Asynchronous communications is often used to support text-based applications that use the ASCII character set, but can also be used to transmit any binary value.

Transmission

A data byte is typically loaded in parallel from the transmit FIFO. Data is sent by supplying a transmit (tx) clock (from the transmit baud rate generator) to shift out the data serially, starting with the start bit.

Asynchronous transmission - each byte is framed by a start and one or more stop bits. The first bit on the wire is the start bit followed by the least significant data bit.

Reception

At the receiver, a receive (rx) clock of the same nominal frequency is constructed and used to clock-in the data to the receive shift register.

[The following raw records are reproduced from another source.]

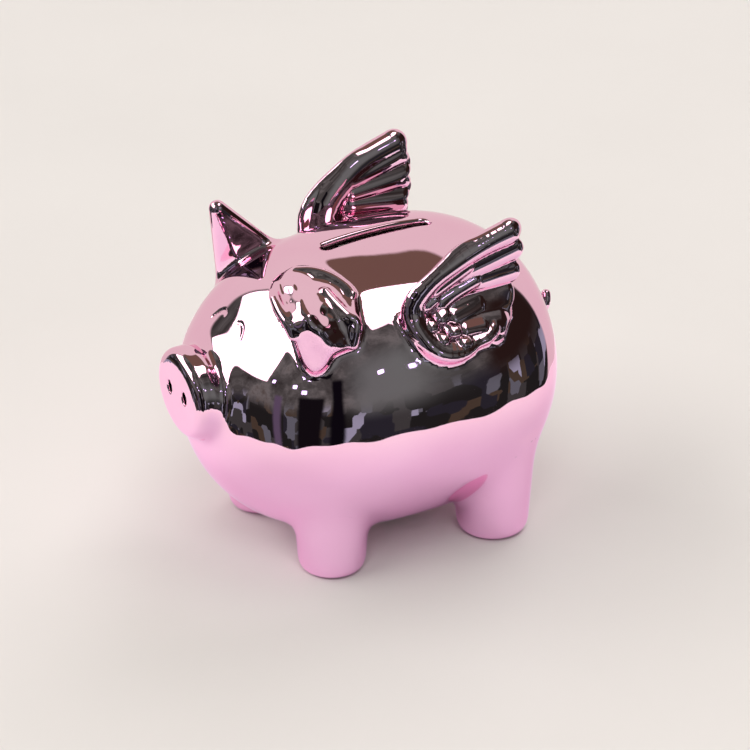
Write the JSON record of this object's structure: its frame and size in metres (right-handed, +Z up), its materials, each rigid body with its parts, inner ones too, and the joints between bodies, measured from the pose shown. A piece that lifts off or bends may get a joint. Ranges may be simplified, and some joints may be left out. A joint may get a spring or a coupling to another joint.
{
  "type": "piggy bank",
  "caption": "Hollow ceramic flying-pig money bank with a coin slot along its back and a rubber stopper that pulls out of the belly.",
  "frame": {"origin": "centre of the bounding box at the table, under the middle of the belly", "axes": "+Z up, -Y towards the snout, +X towards the pig's left side"},
  "size_m": [0.0894, 0.1264, 0.1065],
  "materials": {
    "plated_ceramic": "mirror-bright metallic pink plating over glazed earthenware, bare white inside",
    "stopper_rubber": "satin off-white soft rubber"
  },
  "bodies": {
    "bank": {"body_shell": "plated_ceramic", "snout": "plated_ceramic", "ear_right": "plated_ceramic", "ear_left": "plated_ceramic", "wing_left": "plated_ceramic", "wing_right": "plated_ceramic", "tail": "plated_ceramic", "leg_front_left": "plated_ceramic", "leg_front_right": "plated_ceramic", "leg_rear_left": "plated_ceramic", "leg_rear_right": "plated_ceramic"},
    "plug": {"stopper": "stopper_rubber"}
  },
  "joints": [
    {"name": "stopper_pull", "type": "slide", "parent": "bank", "child": "plug", "axis": [0, 0, -1], "range_m": [0, 0.02]}
  ]
}
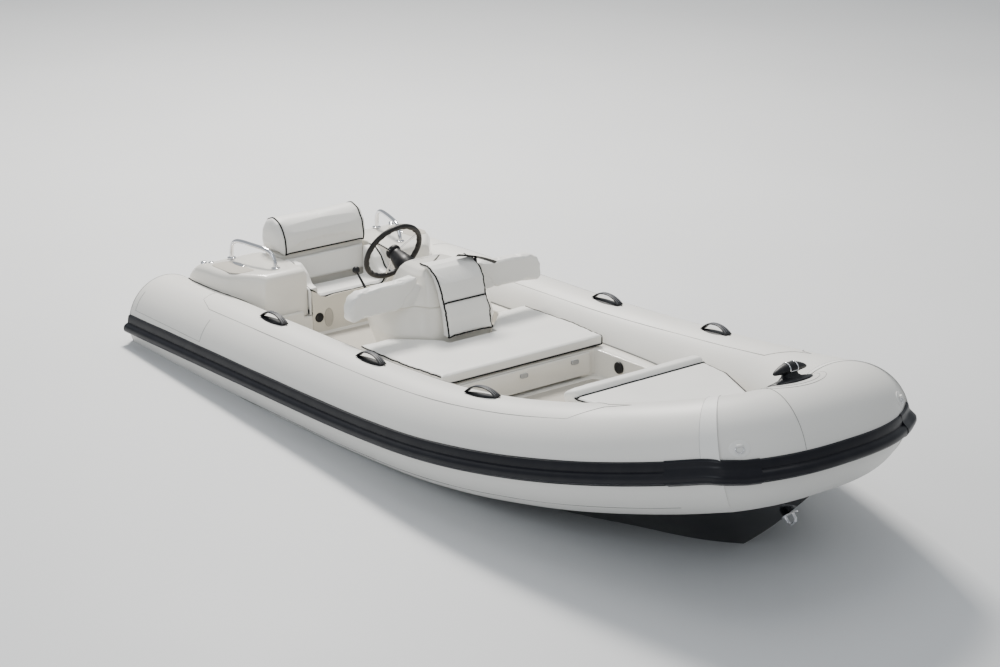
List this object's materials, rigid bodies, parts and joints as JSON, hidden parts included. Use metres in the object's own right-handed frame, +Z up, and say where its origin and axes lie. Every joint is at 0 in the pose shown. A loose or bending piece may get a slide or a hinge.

The receiver does not run continuously, instead it is started by detecting the edge (downwards transition) of the start baud. This triggers reception of the 11-bit slot/character using a shift register clocked by the locally generated receive clock at the same nominal baud rate used by the transmitter.

This is shown below:

The transition from the idle state triggers the UART at the receiver to start reception

The receive ((rx) clock is normally generated using a local stable high rate clock, frequently operating at least 2 times the intended data rate, as shown above this can be used, to find the size of a half-bit period, and align the timing with the mid position of the start bit. The number of bits to be converted is the number corresponding to one half the original bit period, 8 high frequency clock cycles in this example using a 16x baud rate reference). From there the centre of the successive bits are located by counting cycles corresponding to the original data speed (16 cycles per baud in this example).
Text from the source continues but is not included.